◆ **DIRECTIONS**: In the data below, find each line containing the string "from" and return it.

◆ **DATA EXTRACT**:
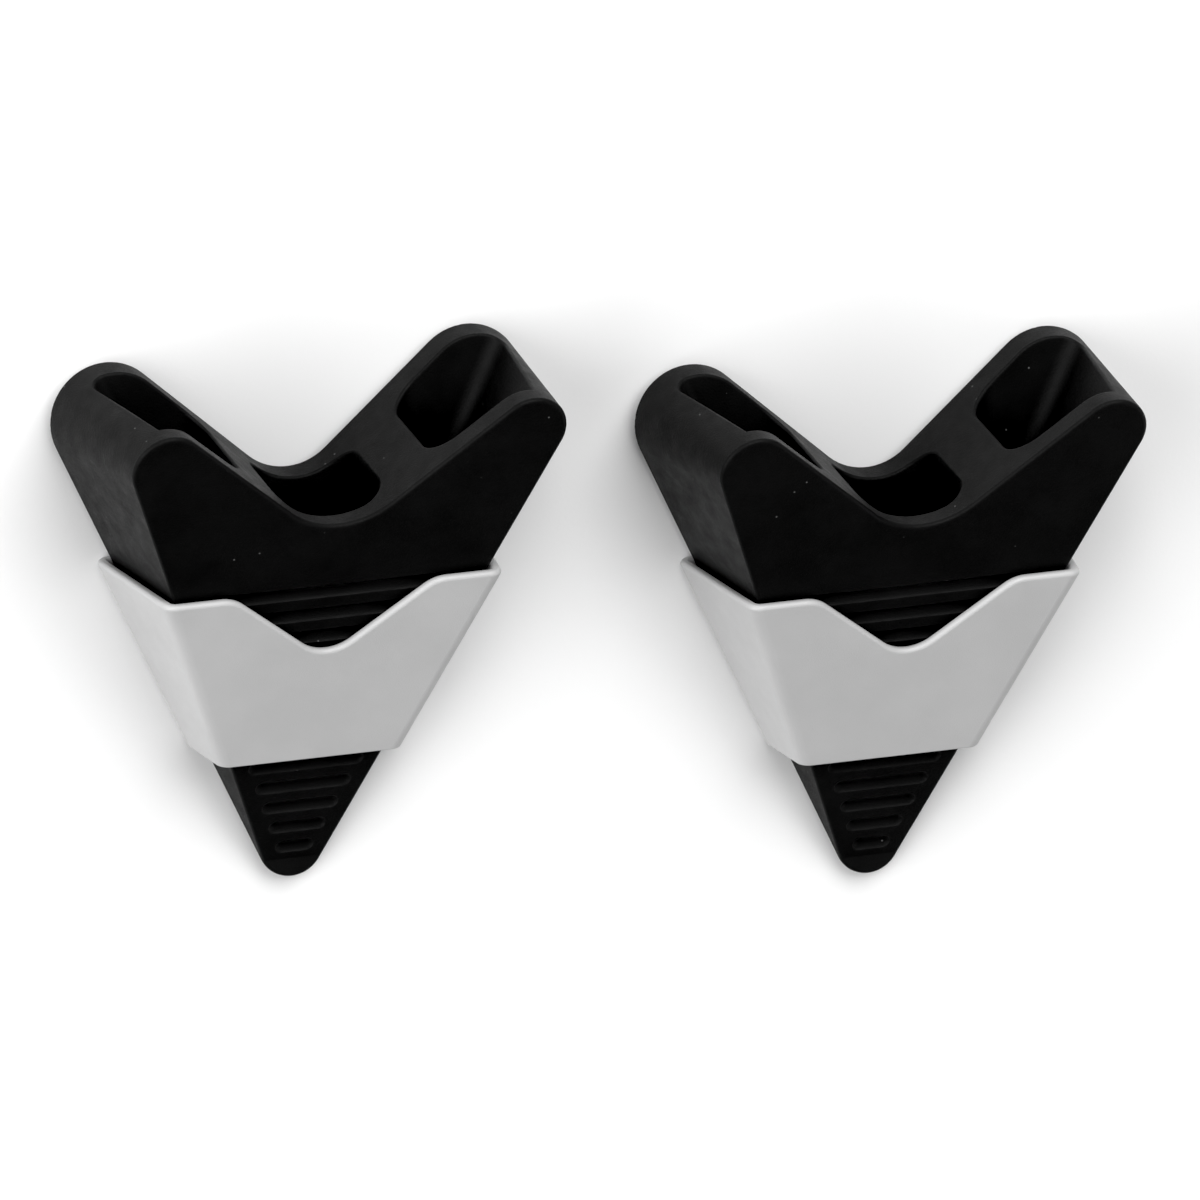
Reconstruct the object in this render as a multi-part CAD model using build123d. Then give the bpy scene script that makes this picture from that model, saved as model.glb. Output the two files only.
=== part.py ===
from build123d import *
import math
import os

# A pair of compact skate blade guards, lying side by side on their flat backs.
# Each guard is a moulded rubber block shaped like a V, with a hard plastic
# sleeve pushed up its taper. X runs across a guard, Y runs from its tip to its
# two arms, and Z is its thickness. All sizes are in millimetres.

# Rubber body: back outline. The side lines would meet at the local origin.
SIDE_SLOPE = 0.467
TOP_VERTEX_Y = 100.0
TOP_SLOPE = 0.881
ARM_END_R = 12.85
VALLEY_R = 13.35
TIP_R = 7.7

# Rubber body: thickness. The outline draws in toward the sloping front face.
DRAFT_DEG = 6.24
FRONT_SLOPE = 0.395
FRONT_OFFSET = -4.28
NOSE_THICKNESS = 1.6
BLANK_DEPTH = 52.0
FRONT_EDGE_R = 0.8
BACK_EDGE_R = 0.7

# Pockets that open in the saddle top: one in the middle, one in each arm.
RIM_BACK = 7.0
RIM_FRONT = 6.2
POCKET_CORNER_R = 5.6
POCKET_FLOOR_R = 2.0
POCKET_MOUTH_R = 0.6
MID_HALF_WIDTH = 12.5
MID_FLOOR_Y = 84.0
ARM_INNER_X = 21.9
ARM_OUTER_INSET = 10.8
ARM_OUTER_CORNER_R = 3.5
ARM_FLOOR_Y = 101.0

# Grip grooves across the front face: round scoops, a little further apart
# toward the arms.
GROOVE_COUNT = 13
GROOVE_FIRST_Y = 18.2
GROOVE_PITCH = 5.25
GROOVE_PITCH_GROWTH = 0.04
GROOVE_WIDTH = 3.4
GROOVE_DEPTH = 0.7
GROOVE_END_INSET = 3.7

# Hard sleeve: a tapered ring that follows the body with a small gap. Its rim and
# its foot are parallel planes that lean back a little.
SLEEVE_GAP = 0.8
SLEEVE_WALL = 2.2
SLEEVE_RIM_Y = 87.3
SLEEVE_HEIGHT = 44.5
SLEEVE_LEAN = 0.067
SLEEVE_CORNER_R = 3.2
SLEEVE_RIM_R = 0.9
SLEEVE_FOOT_R = 0.5
NOTCH_DEPTH = 18.3
NOTCH_SLOPE = 0.79
NOTCH_BOTTOM_R = 9.0
NOTCH_SHOULDER_R = 8.0
NOTCH_START_Z = 8.0

# The pair: pitch across, and the step along Y between the two guards.
PAIR_PITCH = 135.5
PAIR_STEP = -14.8

SIDE = math.atan(SIDE_SLOPE)
DRAFT = math.radians(DRAFT_DEG)
STANDOFF = SLEEVE_GAP + SLEEVE_WALL
FAR = 200.0

# Frame of the sleeve's rim: the rim lies at y = 0 in it.
RIM_PLANE = Plane((0, SLEEVE_RIM_Y, 0), x_dir=(1, 0, 0), z_dir=(0, -SLEEVE_LEAN, 1))


def front_depth(y):
    """Thickness of the body at height y, on the sloping front face."""
    return FRONT_OFFSET + FRONT_SLOPE * y


def side_line(y, inset):
    """X of a line parallel to the back outline's side, moved inward by inset."""
    return SIDE_SLOPE * y - inset / math.cos(SIDE)


def back_outline():
    """Outline of the flat back: straight sides, two arms and a saddle top."""
    arm_y = TOP_VERTEX_Y / (1 - TOP_SLOPE * SIDE_SLOPE)
    arm_x = SIDE_SLOPE * arm_y
    points = [(0, 0), (arm_x, arm_y), (0, TOP_VERTEX_Y), (-arm_x, arm_y)]
    face = make_face(Polyline(*points, close=True).edges())
    face = fillet(face.vertices().sort_by(Axis.Y)[0], TIP_R)
    face = fillet(face.vertices().sort_by(Axis.Y)[-2:], ARM_END_R)
    valley = [v for v in face.vertices() if abs(v.X) < 0.01 and v.Y > TIP_R * 4]
    return fillet(valley, VALLEY_R)


def below_front(offset, nose):
    """Everything behind the sloping front face moved out by offset."""
    lift = offset / math.cos(math.atan(FRONT_SLOPE))
    points = [(-FAR, -FAR), (FAR, -FAR), (FAR, front_depth(FAR) + lift)]
    if nose:
        crease_y = (nose - FRONT_OFFSET) / FRONT_SLOPE
        points += [(crease_y, nose), (-FAR, nose)]
    else:
        points += [(-FAR, front_depth(-FAR) + lift)]
    face = make_face(Polyline(*points, close=True).edges())
    return extrude(Plane.YZ * face, amount=FAR, both=True)


def touching(edges, skin):
    """Edges whose middle lies on one of the given faces."""
    return [e for e in edges if min(f.distance_to(e @ 0.5) for f in skin) < 0.001]


def outer_edges(faces):
    """Edges around a patch of faces, without those between two of them."""
    outline = []
    for face in faces:
        shared = [e for other in faces if other is not face for e in other.edges()]
        outline += face.edges() - ShapeList(shared)
    return outline


def body_blank():
    """Drafted V block with its front and back edges rounded."""
    block = extrude(back_outline(), amount=BLANK_DEPTH, taper=DRAFT_DEG)
    block = block & below_front(0, NOSE_THICKNESS)
    block = fillet(block.faces().sort_by(Axis.Z)[0].edges(), BACK_EDGE_R)
    front = block.faces().filter_by(lambda f: f.normal_at().Z > 0.9)
    return fillet(outer_edges(front), FRONT_EDGE_R)


def pocket_blank(floor_y):
    """Space between the back and front walls, from a floor up past the top."""
    points = [(floor_y, RIM_BACK), (FAR, RIM_BACK)]
    points += [(y, front_depth(y) - RIM_FRONT) for y in (FAR, floor_y)]
    face = make_face(Polyline(*points, close=True).edges())
    return extrude(Plane.YZ * face, amount=FAR, both=True)


def upright_edges(solid):
    """Edges that run up along Y rather than across."""
    return solid.edges().filter_by(lambda e: abs((e % 0.5).Y) > 0.7)


def rounded_pocket(pocket, right_r):
    """Round a pocket's two right corners, its two left ones, then its floor."""
    pocket = fillet(upright_edges(pocket).sort_by(Axis.X)[-2:], right_r)
    pocket = fillet(upright_edges(pocket).sort_by(Axis.X)[:2], POCKET_CORNER_R)
    return fillet(pocket.faces().sort_by(Axis.Y)[0].edges(), POCKET_FLOOR_R)


def middle_pocket():
    """Pocket in the middle of the saddle, with upright side walls."""
    sides = Box(2 * MID_HALF_WIDTH, FAR * 3, FAR * 3)
    return rounded_pocket(pocket_blank(MID_FLOOR_Y) & sides, POCKET_CORNER_R)


def arm_pocket():
    """Pocket in the right arm. Its outer wall leans with the body's side."""
    top_y = TOP_VERTEX_Y * 1.8
    low_y = -TOP_VERTEX_Y
    points = [(ARM_INNER_X - FAR, low_y), (side_line(low_y, ARM_OUTER_INSET), low_y)]
    points += [(side_line(top_y, ARM_OUTER_INSET), top_y), (ARM_INNER_X - FAR, top_y)]
    face = make_face(Polyline(*points, close=True).edges())
    leaning = extrude(face, amount=BLANK_DEPTH, taper=DRAFT_DEG)
    outward = Pos(ARM_INNER_X + FAR / 2, 0, 0) * Box(FAR, FAR * 3, FAR * 3)
    return rounded_pocket(pocket_blank(ARM_FLOOR_Y) & leaning & outward, ARM_OUTER_CORNER_R)


def groove_cutter(y):
    """Cutter that scoops one groove, with round ends, out of the front face."""
    width = GROOVE_WIDTH / 2
    face_half = side_line(y, math.tan(DRAFT) * front_depth(y))
    half = face_half - GROOVE_END_INSET - width
    with BuildLine() as right:
        TangentArc((0, -GROOVE_DEPTH), (width, 0), tangent=(1, 0))
        Polyline((width, 0), (width, 1), (0, 1), (0, -GROOVE_DEPTH))
    flank = make_face(right.line)
    profile = flank + mirror(flank, Plane.YZ)
    across = Plane((0, y, front_depth(y)), x_dir=(0, 1, FRONT_SLOPE), z_dir=(1, 0, 0))
    bar = extrude(across * profile, amount=half, both=True)
    end = revolve(Rot(90, 0, 0) * flank, Axis.Z)
    face = Plane((0, y, front_depth(y)), x_dir=(1, 0, 0), z_dir=(0, -FRONT_SLOPE, 1))
    return bar + face * (Pos(half, 0, 0) * end) + face * (Pos(-half, 0, 0) * end)


def guard_body():
    """Rubber body: block, three pockets and the grip grooves."""
    block = body_blank()
    skin = block.faces().filter_by(lambda f: f.center().Y > TOP_VERTEX_Y)
    right = arm_pocket()
    body = block - middle_pocket() - right - mirror(right, Plane.YZ)
    body = fillet(touching(body.edges() - block.edges(), skin), POCKET_MOUTH_R)
    y = GROOVE_FIRST_Y
    for i in range(GROOVE_COUNT):
        body = body - groove_cutter(y)
        y += GROOVE_PITCH + i * GROOVE_PITCH_GROWTH
    return body


def sleeve_plug(offset, corner_r, extra):
    """Tapered block moved out from the body by offset, extra longer at each end."""
    inset = -offset / math.cos(DRAFT) - offset * math.tan(DRAFT)
    top_y = SLEEVE_RIM_Y + BLANK_DEPTH
    points = [(0, inset / math.sin(SIDE)), (side_line(top_y, inset), top_y)]
    points += [(-side_line(top_y, inset), top_y)]
    face = make_face(Polyline(*points, close=True).edges())
    wedge = Pos(0, 0, -offset) * extrude(face, amount=BLANK_DEPTH, taper=DRAFT_DEG)
    slab = Pos(0, -SLEEVE_HEIGHT / 2, 0) * Box(FAR, SLEEVE_HEIGHT + 2 * extra, FAR)
    plug = wedge & below_front(offset, None) & RIM_PLANE * slab
    return fillet(upright_edges(plug), corner_r)


def notch_cutter():
    """Space above the sleeve's front rim: a V with a round bottom."""
    half = NOTCH_DEPTH / NOTCH_SLOPE
    points = [(-FAR, 0), (-half, 0), (0, -NOTCH_DEPTH), (half, 0)]
    points += [(FAR, 0), (FAR, FAR), (-FAR, FAR)]
    face = make_face(Polyline(*points, close=True).edges())
    face = fillet(face.vertices().sort_by(Axis.Y)[0], NOTCH_BOTTOM_R)
    shoulders = [v for v in face.vertices() if abs(abs(v.X) - half) < 0.01]
    face = fillet(shoulders, NOTCH_SHOULDER_R)
    return RIM_PLANE * (Pos(0, 0, NOTCH_START_Z) * extrude(face, amount=FAR))


def slide_sleeve():
    """Hard tapered ring with a notched front rim and rounded edges."""
    outer = sleeve_plug(STANDOFF, SLEEVE_CORNER_R, 0)
    inner = sleeve_plug(SLEEVE_GAP, SLEEVE_CORNER_R - SLEEVE_WALL, STANDOFF)
    ring = outer - inner - notch_cutter()
    foot = ring.faces().sort_by(Axis.Y)[0]
    ring = fillet(foot.edges(), SLEEVE_FOOT_R)
    rim = ring.faces().filter_by(lambda f: f.normal_at().Y > 0.6)
    return fillet(outer_edges(rim), SLEEVE_RIM_R)


def main():
    """Model one guard, then write both guards' pieces in their places."""
    pieces = {"guard_body": guard_body(), "slide_sleeve": slide_sleeve()}
    middle_y = pieces["guard_body"].bounding_box().center().Y
    os.makedirs("parts", exist_ok=True)
    for side, step in (("left", -0.5), ("right", 0.5)):
        place = Pos(step * PAIR_PITCH, step * PAIR_STEP - middle_y, STANDOFF)
        for name, piece in pieces.items():
            export_step(place * piece, f"parts/{side}_{name}.step")


main()
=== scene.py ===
import bpy
from mathutils import Matrix, Vector


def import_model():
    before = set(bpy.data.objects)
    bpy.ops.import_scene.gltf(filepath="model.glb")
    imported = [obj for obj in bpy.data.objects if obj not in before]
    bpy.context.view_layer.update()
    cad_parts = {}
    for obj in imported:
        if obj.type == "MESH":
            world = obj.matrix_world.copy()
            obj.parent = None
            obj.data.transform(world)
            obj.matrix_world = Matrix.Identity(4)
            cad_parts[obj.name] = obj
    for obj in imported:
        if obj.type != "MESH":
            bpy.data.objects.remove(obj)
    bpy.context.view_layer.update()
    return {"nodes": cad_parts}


# A pair of rubber skate blade guards with hard tapered sleeves, on a pale table.
# Metres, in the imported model's own frame.

# Camera: a long lens, high over the arms, with the guards' length up the frame.
CAMERA_RIGHT = Vector((0.9382, -0.0058, 0.3460))
CAMERA_BACK = Vector((-0.3297, 0.2885, 0.8989))
CAMERA_TARGET = Vector((0.00565, 0.00112, 0.00171))
CAMERA_DISTANCE = 5.0
CAMERA_LENS = 681.4

# Soft boxes, all aimed at the origin: name, direction from there, distance, size, power.
LIGHTS = (
    ("light_left", (-0.86, 0.05, 0.50), 2.6, 2.4, 82.0),
    ("light_top", (0.10, 0.68, 0.74), 2.0, 1.9, 52.0),
    ("light_right", (0.80, -0.35, 0.48), 2.6, 2.2, 18.0),
)
WORLD_COLOUR = (1, 1, 1, 1)
WORLD_STRENGTH = 0.05
BLACK_LEVEL = 0.006

# Table top: matte white paper. Scales everywhere are in cells per metre, heights in metres.
FLOOR_HALF = 3.0
FLOOR_COLOUR = (0.82, 0.82, 0.82, 1.0)
FLOOR_ROUGHNESS = 0.9
FLOOR_SPECULAR = 0.1
TOOTH_SCALE = 900
TOOTH_STRENGTH = 0.1
TOOTH_HEIGHT = 0.0002

# Rubber: near black, matte, with a fine moulded grain, dust, and edges lightened in patches, partly as wear
# and partly as a painted highlight.
RUBBER = {
    "name": "guard_rubber",
    "dark": (0.0050, 0.0050, 0.0050, 1.0),
    "pale": (0.0062, 0.0062, 0.0062, 1.0),
    "cloud_scale": 70,
    # Edge colour: partly rubbed wear, partly a painted highlight along the rims.
    "wear_and_highlight": (0.018, 0.018, 0.018, 1.0),
    "edge_mark_radius": 0.0012,
    "edge_mark_scale": 400,
    "specular": 0.076,
    "roughness": (0.42, 0.54),
    "roughness_scale": 240,
    "grain_scale": 2800,
    "grain_strength": 0.6,
    "grain_height": 0.00014,
    "swell_scale": 140,
    "swell_strength": 0.12,
    "swell_height": 0.0003,
}
DUST = (0.09, 0.09, 0.09, 1.0)
DUST_SCALE = 200
DUST_SIZE = 0.05
DUST_CORE = 0.6

# Sleeve: pale grey satin plastic, with a finer grain and edges faintly lightened in patches, partly as wear
# and partly as a painted highlight.
PLASTIC = {
    "name": "sleeve_plastic",
    "dark": (0.430, 0.430, 0.431, 1.0),
    "pale": (0.455, 0.455, 0.456, 1.0),
    "cloud_scale": 55,
    # Edge colour: partly rubbed wear, partly a painted highlight along the rims.
    "wear_and_highlight": (0.55, 0.55, 0.55, 1.0),
    "edge_mark_radius": 0.0008,
    "edge_mark_scale": 500,
    "specular": 0.4,
    "roughness": (0.36, 0.46),
    "roughness_scale": 260,
    "grain_scale": 3600,
    "grain_strength": 0.5,
    "grain_height": 0.00008,
    "swell_scale": 110,
    "swell_strength": 0.1,
    "swell_height": 0.0002,
}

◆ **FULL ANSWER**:
Reconstruct the object in this render as a multi-part CAD model using build123d. Then give the bpy scene script that makes this picture from that model, saved as model.glb. Output the two files only.
from build123d import *
# sleeve pushed up its taper. X runs across a guard, Y runs from its tip to its
    """Space between the back and front walls, from a floor up past the top."""
    """Tapered block moved out from the body by offset, extra longer at each end."""
from mathutils import Matrix, Vector
# Soft boxes, all aimed at the origin: name, direction from there, distance, size, power.